*THE PROBLEM*. Collect all lines from the records below that include the word "included".

*DATASET ROWS*.
+++++
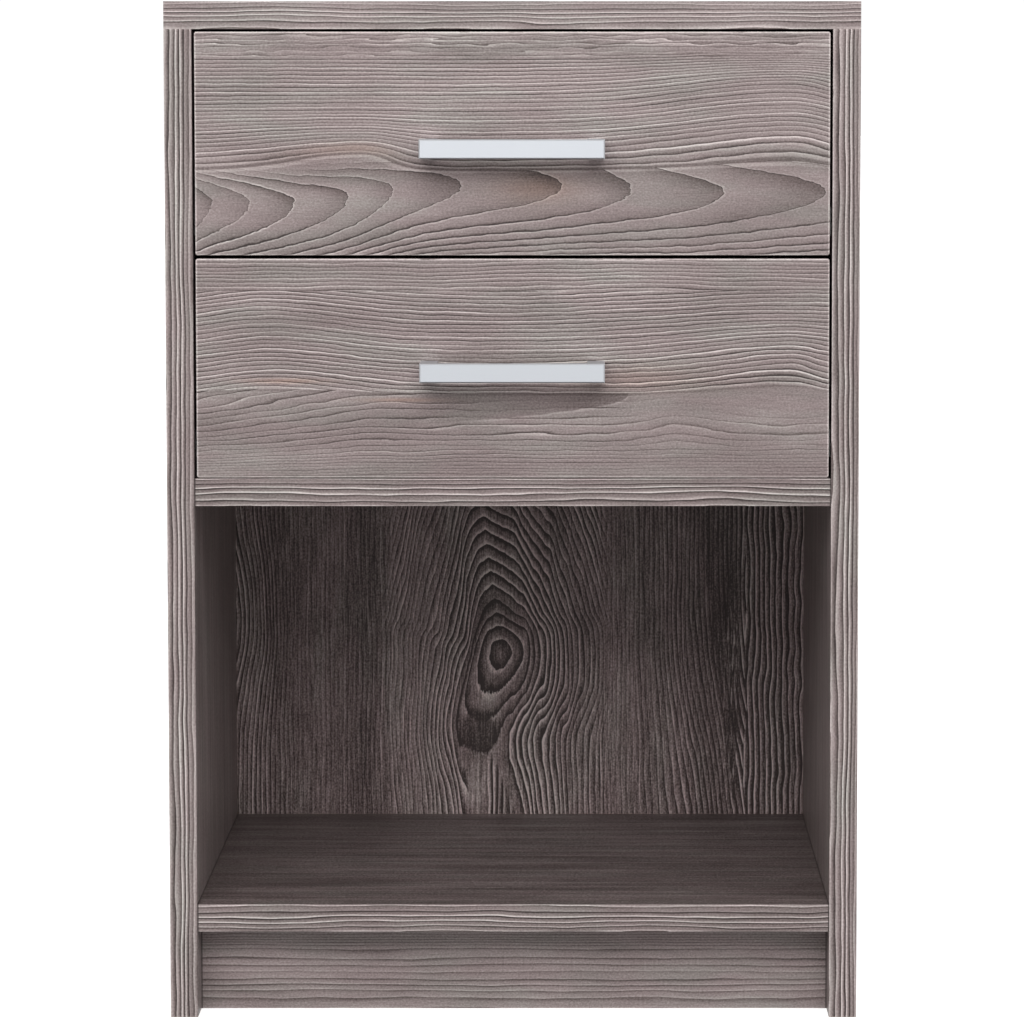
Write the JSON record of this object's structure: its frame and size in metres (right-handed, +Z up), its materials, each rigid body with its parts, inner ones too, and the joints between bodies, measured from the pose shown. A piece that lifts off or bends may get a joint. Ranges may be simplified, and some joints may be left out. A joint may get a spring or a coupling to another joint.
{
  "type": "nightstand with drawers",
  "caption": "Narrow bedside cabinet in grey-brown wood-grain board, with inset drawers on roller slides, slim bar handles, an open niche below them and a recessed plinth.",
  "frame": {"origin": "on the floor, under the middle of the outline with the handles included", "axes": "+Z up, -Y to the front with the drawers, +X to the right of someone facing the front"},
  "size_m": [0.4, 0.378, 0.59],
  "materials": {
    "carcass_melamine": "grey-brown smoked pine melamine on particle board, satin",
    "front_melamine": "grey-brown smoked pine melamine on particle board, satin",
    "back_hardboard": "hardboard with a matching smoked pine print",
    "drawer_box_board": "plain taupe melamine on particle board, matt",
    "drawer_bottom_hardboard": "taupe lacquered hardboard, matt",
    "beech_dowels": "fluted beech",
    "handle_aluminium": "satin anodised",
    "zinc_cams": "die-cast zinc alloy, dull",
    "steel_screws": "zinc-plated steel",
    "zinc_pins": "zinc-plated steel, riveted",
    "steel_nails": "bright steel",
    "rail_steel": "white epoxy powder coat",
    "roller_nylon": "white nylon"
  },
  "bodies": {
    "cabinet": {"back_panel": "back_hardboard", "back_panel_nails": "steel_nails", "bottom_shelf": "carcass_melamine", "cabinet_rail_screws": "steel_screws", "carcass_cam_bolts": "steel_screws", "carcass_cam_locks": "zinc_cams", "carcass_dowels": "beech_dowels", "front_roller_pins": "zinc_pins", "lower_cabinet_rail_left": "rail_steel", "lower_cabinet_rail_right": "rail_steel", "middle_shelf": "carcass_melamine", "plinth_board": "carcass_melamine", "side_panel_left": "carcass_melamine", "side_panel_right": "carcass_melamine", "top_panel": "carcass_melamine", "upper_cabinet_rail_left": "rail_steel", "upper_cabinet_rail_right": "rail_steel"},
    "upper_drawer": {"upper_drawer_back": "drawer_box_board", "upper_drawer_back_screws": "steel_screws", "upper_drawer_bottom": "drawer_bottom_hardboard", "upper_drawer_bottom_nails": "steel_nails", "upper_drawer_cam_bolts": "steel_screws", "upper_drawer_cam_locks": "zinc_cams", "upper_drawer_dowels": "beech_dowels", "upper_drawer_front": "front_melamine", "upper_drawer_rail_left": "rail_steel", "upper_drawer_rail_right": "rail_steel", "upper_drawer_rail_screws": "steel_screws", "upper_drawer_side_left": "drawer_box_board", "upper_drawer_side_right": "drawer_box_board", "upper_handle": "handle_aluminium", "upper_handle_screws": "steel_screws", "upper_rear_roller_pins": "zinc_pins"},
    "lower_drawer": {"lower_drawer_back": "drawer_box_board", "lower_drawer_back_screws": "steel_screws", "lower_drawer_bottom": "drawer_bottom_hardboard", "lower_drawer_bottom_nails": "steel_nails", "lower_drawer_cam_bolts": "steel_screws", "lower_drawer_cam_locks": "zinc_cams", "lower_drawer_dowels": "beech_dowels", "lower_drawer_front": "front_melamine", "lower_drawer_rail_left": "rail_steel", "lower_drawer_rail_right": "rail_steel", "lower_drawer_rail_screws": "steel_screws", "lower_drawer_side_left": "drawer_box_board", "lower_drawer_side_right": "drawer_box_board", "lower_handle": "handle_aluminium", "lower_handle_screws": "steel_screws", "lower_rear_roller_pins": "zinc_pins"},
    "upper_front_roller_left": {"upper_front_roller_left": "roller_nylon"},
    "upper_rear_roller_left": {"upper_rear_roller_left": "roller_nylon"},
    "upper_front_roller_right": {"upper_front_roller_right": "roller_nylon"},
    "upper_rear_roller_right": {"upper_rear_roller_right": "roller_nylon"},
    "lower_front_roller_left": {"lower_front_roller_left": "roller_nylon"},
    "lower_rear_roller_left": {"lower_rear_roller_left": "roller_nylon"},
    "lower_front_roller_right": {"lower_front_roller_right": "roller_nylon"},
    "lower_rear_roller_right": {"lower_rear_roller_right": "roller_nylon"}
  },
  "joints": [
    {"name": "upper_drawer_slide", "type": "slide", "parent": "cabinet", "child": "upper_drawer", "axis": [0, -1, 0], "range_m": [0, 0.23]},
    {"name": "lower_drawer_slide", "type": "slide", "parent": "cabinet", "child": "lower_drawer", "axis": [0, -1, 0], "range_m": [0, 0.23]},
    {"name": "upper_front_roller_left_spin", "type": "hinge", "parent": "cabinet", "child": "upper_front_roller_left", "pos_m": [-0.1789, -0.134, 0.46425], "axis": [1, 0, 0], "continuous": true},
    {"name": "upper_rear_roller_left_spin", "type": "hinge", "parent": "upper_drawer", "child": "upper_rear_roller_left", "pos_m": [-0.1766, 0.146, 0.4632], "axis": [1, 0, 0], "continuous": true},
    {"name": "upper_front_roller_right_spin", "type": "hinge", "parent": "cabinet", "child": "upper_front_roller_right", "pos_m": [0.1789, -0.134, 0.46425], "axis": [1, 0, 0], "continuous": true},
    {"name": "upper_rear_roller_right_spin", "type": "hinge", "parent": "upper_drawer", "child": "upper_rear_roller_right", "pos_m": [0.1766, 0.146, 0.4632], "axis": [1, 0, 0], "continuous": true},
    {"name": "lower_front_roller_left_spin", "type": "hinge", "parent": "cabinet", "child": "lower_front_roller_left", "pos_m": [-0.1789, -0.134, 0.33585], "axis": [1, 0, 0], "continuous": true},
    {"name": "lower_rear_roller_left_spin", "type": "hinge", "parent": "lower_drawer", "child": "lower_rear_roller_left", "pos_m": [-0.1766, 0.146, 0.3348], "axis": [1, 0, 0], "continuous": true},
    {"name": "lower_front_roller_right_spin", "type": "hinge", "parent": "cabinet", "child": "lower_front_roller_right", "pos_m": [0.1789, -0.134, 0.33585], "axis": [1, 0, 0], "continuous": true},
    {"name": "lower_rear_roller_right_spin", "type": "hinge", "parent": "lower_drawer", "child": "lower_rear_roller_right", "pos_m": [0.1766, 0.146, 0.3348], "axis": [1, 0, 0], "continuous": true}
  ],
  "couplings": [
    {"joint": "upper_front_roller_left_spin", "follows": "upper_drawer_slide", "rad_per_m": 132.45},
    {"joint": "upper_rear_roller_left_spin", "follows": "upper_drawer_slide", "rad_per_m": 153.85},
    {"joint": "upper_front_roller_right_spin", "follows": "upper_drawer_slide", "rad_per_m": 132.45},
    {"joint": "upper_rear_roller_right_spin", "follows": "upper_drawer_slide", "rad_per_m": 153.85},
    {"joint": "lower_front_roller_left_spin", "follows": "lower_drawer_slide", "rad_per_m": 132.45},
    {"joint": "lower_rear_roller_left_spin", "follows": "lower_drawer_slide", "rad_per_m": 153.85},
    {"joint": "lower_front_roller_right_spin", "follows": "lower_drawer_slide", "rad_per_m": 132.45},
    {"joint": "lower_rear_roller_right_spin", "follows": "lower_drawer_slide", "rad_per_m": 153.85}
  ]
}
+++++
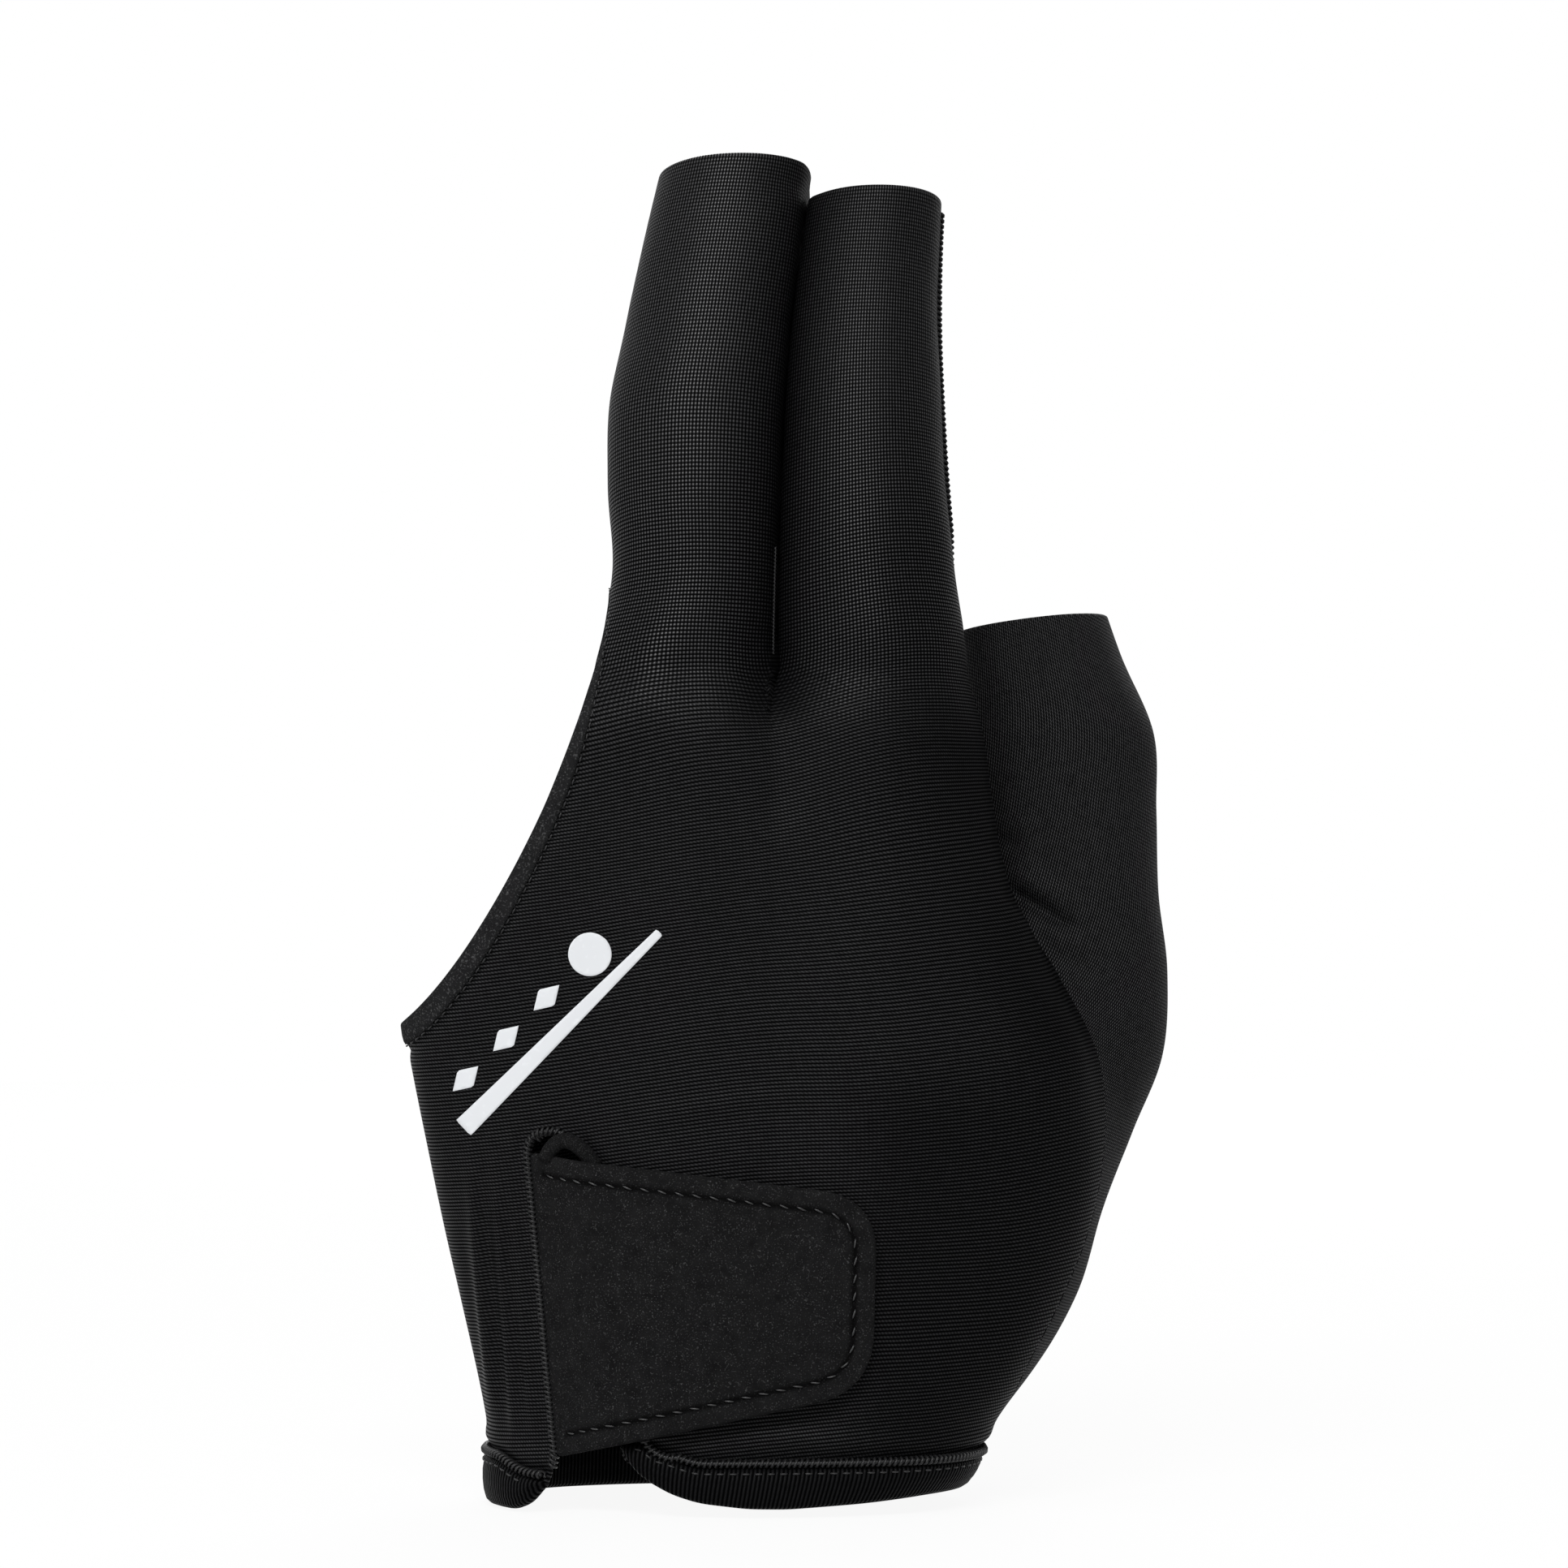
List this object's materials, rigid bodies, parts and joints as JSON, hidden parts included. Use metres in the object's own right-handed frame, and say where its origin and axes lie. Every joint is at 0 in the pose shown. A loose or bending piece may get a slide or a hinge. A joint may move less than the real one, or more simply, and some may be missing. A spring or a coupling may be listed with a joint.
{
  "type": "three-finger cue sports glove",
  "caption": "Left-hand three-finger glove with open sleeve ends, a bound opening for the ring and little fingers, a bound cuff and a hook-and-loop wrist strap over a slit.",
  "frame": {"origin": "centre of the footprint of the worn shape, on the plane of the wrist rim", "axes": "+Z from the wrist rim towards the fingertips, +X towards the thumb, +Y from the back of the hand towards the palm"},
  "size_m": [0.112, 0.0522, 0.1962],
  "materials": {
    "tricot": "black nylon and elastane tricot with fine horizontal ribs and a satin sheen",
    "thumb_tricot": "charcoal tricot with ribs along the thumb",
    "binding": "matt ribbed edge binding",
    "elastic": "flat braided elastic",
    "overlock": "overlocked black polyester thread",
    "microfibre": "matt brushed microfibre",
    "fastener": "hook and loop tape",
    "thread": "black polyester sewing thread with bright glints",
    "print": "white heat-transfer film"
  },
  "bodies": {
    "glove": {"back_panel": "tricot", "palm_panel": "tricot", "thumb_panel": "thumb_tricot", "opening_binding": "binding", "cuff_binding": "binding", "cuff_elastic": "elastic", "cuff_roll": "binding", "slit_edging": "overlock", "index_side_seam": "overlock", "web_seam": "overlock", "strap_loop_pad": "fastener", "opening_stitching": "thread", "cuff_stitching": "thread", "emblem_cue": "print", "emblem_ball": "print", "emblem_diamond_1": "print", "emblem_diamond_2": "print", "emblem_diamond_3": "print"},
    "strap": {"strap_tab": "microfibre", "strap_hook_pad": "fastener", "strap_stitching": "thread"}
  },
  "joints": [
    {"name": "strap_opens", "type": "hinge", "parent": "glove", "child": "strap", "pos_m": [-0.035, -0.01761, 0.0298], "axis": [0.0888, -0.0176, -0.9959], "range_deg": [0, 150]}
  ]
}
+++++
*SOLUTION FOR THIS PROBLEM*.
  "frame": {"origin": "on the floor, under the middle of the outline with the handles included", "axes": "+Z up, -Y to the front with the drawers, +X to the right of someone facing the front"},
List this object's materials, rigid bodies, parts and joints as JSON, hidden parts included. Use metres in the object's own right-handed frame, and say where its origin and axes lie. Every joint is at 0 in the pose shown. A loose or bending piece may get a slide or a hinge. A joint may move less than the real one, or more simply, and some may be missing. A spring or a coupling may be listed with a joint.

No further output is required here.